8 June 2014

Paul-Camille Guigou

Paul-Camille Guigou
La Lavandière
circa 1860

     The deep folds of her skirt are dense and ruffled, textured like moist chipped chalk. They fall heavily from her waist and over her kneeling legs, giving the impression of a wilting origami rose suspended in mid-air and slowly moulding itself around a smooth object. It crumples silently and gracefully, encasing its prey entirely like a great webbed hand. Its stem is (one could say) the woman’s back: sun-lit, arched and foreshortened, it stretches into the picture plane and shares a similar tint of a light, almost blinding blue as that of the lake beyond the trees. Studied closely, the woman’s chemise also shares with the water traces of triangular shapes, whether these are made by seams or by ripples.
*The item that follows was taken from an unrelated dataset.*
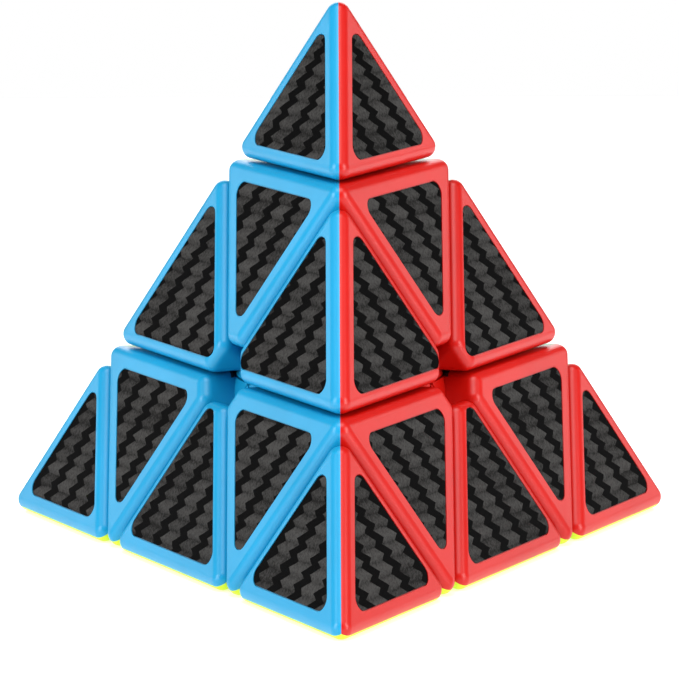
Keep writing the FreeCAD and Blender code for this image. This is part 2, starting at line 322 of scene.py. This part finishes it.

With a bit of imagination, one could interpret that from these faint triangles there is a suggestion of a third patch of blue - the ‘final’ point to the three-sided puzzle - hidden in the picture. It is evidently the most important detail of all, at least in terms of the washerwoman, because its invisible presence is felt strongest in comparison to those which are seen plainly. Whether it is implied through the woman’s distinct posture, the washing board on which she kneels, the bar of soap or, as already proposed, through the triangular anomalies in blue, the river reveals itself as clearly as if it were painted in full view: flowing directly beneath the woman’s arms, bubbling serenely from one end to the other. But Guigou kept it in the shadows: he chose to focus the viewer’s attention not on the task a washerwoman must do, but on the washerwoman herself. He transformed with only his brush the scene’s natural sunlight into the woman’s very own spotlight, almost as if to place her centre stage in a play about her type of everyday life. Her task is not to look at it straight in the face, but to embrace it indifferently and without complaint.